Recorded information:
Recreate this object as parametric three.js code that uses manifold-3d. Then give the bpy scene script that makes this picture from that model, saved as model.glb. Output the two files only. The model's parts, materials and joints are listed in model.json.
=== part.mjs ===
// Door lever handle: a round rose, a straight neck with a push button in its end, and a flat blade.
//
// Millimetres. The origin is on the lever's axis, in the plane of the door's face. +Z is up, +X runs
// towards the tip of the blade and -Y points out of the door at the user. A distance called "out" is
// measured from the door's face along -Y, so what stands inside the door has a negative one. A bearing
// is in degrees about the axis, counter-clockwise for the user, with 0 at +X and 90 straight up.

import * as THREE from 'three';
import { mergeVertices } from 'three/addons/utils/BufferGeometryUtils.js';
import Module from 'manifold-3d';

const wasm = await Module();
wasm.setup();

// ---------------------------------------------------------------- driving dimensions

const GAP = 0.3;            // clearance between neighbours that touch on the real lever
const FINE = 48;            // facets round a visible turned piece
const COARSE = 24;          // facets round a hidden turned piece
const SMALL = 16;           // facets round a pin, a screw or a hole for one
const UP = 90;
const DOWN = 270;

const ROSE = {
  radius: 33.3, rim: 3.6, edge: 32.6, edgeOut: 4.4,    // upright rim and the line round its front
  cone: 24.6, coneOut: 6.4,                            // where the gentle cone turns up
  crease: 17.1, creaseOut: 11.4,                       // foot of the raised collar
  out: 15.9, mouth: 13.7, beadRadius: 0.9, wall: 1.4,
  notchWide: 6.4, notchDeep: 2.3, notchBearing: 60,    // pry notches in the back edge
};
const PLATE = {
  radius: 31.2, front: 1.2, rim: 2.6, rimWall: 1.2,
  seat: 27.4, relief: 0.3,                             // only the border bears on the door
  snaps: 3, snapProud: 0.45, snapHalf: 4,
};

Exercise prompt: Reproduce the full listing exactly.

Correct response:
Recreate this object as parametric three.js code that uses manifold-3d. Then give the bpy scene script that makes this picture from that model, saved as model.glb. Output the two files only. The model's parts, materials and joints are listed in model.json.
=== part.mjs ===
// Door lever handle: a round rose, a straight neck with a push button in its end, and a flat blade.
//
// Millimetres. The origin is on the lever's axis, in the plane of the door's face. +Z is up, +X runs
// towards the tip of the blade and -Y points out of the door at the user. A distance called "out" is
// measured from the door's face along -Y, so what stands inside the door has a negative one. A bearing
// is in degrees about the axis, counter-clockwise for the user, with 0 at +X and 90 straight up.

import * as THREE from 'three';
import { mergeVertices } from 'three/addons/utils/BufferGeometryUtils.js';
import Module from 'manifold-3d';

const wasm = await Module();
wasm.setup();

// ---------------------------------------------------------------- driving dimensions

const GAP = 0.3;            // clearance between neighbours that touch on the real lever
const FINE = 48;            // facets round a visible turned piece
const COARSE = 24;          // facets round a hidden turned piece
const SMALL = 16;           // facets round a pin, a screw or a hole for one
const UP = 90;
const DOWN = 270;

const ROSE = {
  radius: 33.3, rim: 3.6, edge: 32.6, edgeOut: 4.4,    // upright rim and the line round its front
  cone: 24.6, coneOut: 6.4,                            // where the gentle cone turns up
  crease: 17.1, creaseOut: 11.4,                       // foot of the raised collar
  out: 15.9, mouth: 13.7, beadRadius: 0.9, wall: 1.4,
  notchWide: 6.4, notchDeep: 2.3, notchBearing: 60,    // pry notches in the back edge
};
const PLATE = {
  radius: 31.2, front: 1.2, rim: 2.6, rimWall: 1.2,
  seat: 27.4, relief: 0.3,                             // only the border bears on the door
  snaps: 3, snapProud: 0.45, snapHalf: 4,
};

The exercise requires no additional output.